Only at this max speed it obeys maxwell
At all relative velocities and only at that speed we see nothing in the way
 
  • Skeptical
Likes weirdoguy and jbriggs444
  • #13
ESponge2000 said:
Well what we have proven is that a vacuum is not a medium we can’t sense but looks to be empty
"It is not a medium we can't sense".

So is it not a medium?
Or is it a medium we can sense?
The thing we can sense appears to be empty?! So that we cannot sense it after all?

Please write with more clarity.
 
  • #14
Ibix said:
complicated version of Fizeau's experiments with light in flowing water
I agree. This is Fizeau with diamond instead of water. One of the first experimental evidences of relativity
 
  • #15
ESponge2000 said:
Well what we have proven is that a vacuum is not a medium we can’t sense but looks to be empty … it IS empty proven by light travels through it independent of one’s velocity. For c/n it does not. In fact can’t this also mean we have a way to measure any invisible mass by calculating the speed of light with the mirror method ?
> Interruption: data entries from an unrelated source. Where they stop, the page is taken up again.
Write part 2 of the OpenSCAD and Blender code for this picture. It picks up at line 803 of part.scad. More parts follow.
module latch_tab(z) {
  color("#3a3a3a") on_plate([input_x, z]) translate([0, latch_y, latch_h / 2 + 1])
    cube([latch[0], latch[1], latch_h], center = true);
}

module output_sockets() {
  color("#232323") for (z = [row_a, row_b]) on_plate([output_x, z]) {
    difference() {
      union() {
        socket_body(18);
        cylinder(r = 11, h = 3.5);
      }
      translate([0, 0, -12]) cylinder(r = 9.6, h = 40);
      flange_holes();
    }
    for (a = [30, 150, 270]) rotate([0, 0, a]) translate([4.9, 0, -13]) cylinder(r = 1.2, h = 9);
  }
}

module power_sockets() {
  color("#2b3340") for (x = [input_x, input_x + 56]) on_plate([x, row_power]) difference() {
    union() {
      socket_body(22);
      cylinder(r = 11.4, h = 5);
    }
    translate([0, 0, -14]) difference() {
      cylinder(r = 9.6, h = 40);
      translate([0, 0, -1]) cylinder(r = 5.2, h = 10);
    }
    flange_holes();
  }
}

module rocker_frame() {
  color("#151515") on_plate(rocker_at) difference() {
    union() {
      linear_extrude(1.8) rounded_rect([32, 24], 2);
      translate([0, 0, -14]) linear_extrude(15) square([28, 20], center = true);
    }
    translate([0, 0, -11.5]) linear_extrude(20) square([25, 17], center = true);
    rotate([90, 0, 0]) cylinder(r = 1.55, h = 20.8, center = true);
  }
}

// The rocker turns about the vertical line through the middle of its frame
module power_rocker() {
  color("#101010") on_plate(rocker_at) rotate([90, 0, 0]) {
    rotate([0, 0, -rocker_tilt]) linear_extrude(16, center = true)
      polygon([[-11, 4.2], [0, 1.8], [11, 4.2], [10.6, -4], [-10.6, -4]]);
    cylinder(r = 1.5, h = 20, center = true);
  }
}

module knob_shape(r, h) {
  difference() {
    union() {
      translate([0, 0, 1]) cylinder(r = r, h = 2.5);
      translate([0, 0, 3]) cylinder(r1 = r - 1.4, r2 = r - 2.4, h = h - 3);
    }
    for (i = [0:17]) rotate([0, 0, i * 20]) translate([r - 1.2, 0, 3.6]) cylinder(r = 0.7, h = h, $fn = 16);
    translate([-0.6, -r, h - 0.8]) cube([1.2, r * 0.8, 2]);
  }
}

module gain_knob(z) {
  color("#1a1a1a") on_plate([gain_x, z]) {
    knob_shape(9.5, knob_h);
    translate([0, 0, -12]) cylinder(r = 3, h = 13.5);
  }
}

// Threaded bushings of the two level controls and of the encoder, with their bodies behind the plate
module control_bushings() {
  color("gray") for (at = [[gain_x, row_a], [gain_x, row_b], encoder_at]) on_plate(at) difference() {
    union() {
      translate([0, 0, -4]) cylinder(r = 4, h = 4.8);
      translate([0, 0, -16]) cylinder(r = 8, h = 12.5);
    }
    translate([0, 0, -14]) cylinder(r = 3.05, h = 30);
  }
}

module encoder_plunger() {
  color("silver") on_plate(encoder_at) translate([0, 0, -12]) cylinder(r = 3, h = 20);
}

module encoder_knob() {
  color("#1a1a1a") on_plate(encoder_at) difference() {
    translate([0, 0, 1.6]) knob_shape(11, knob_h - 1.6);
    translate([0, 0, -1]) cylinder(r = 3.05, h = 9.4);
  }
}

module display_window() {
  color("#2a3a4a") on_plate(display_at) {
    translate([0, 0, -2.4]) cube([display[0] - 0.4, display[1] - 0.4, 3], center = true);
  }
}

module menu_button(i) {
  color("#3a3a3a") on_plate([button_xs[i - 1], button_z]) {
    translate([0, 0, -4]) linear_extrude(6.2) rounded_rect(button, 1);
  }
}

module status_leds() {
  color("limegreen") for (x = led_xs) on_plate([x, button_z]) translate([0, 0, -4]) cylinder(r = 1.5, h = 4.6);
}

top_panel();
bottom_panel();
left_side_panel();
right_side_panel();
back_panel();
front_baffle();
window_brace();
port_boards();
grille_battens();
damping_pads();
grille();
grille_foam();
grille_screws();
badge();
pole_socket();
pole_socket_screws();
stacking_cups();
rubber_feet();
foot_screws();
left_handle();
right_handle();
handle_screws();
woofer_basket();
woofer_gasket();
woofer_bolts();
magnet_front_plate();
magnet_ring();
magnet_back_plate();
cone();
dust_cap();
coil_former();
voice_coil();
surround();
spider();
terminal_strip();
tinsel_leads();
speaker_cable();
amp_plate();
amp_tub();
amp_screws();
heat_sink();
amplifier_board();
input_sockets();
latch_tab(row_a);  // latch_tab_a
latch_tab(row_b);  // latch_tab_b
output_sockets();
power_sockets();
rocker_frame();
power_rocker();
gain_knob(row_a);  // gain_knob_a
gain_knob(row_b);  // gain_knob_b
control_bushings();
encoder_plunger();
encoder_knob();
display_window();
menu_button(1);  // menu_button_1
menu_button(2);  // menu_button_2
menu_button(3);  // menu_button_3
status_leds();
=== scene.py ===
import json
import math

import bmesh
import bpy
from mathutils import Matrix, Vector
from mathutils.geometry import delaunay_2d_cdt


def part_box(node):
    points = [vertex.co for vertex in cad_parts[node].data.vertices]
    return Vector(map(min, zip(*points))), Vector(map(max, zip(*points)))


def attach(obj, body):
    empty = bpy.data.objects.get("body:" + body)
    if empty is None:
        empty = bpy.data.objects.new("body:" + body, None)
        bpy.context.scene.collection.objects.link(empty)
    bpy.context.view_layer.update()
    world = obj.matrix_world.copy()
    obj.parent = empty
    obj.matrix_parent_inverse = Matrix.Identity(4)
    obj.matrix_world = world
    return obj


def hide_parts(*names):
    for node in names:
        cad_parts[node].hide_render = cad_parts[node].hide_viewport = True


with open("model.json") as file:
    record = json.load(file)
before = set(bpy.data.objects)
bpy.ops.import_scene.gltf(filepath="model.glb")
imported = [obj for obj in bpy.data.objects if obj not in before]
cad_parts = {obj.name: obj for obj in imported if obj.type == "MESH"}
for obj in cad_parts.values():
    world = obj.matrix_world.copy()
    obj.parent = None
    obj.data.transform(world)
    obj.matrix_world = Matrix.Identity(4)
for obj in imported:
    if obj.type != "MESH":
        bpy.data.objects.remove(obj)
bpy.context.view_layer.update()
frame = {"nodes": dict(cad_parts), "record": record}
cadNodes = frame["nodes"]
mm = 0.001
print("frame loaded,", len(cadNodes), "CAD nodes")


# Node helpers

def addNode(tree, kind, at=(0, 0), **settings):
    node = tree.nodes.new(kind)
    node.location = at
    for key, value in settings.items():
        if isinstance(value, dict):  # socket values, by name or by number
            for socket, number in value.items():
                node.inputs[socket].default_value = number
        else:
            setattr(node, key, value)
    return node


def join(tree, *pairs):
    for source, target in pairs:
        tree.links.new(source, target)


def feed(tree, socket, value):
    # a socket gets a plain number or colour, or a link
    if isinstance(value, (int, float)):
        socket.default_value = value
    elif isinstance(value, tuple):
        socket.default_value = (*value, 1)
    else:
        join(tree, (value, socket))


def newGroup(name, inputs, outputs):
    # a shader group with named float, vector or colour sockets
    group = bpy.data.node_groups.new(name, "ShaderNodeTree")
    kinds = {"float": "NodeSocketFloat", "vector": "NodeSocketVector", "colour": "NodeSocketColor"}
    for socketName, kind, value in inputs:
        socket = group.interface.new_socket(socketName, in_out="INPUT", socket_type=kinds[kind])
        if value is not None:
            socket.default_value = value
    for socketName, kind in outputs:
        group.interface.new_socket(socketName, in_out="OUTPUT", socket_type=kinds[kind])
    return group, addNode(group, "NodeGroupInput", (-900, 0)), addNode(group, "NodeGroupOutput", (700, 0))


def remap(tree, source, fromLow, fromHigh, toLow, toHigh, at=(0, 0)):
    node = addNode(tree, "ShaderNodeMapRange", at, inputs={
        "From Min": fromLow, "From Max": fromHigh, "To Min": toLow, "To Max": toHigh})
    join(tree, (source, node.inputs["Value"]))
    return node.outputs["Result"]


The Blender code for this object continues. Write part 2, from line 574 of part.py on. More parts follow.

Only at this max speed it obeys maxwell
At all relative velocities and only at that speed we see nothing in the way

jbriggs444 said:
Please write with more clarity.
I agree. Because I'm an Admin here, I can see that you are from an English speaking country, so there is no excuse for your confusing post. Please take care to post more clearly in the future here.
 
Last edited:
  • #16
You have a single diamond of length 5 ly. I was with you until you started talking about the diamonds (plural) moving relative to each other. But you have only one diamond, so I'm confused.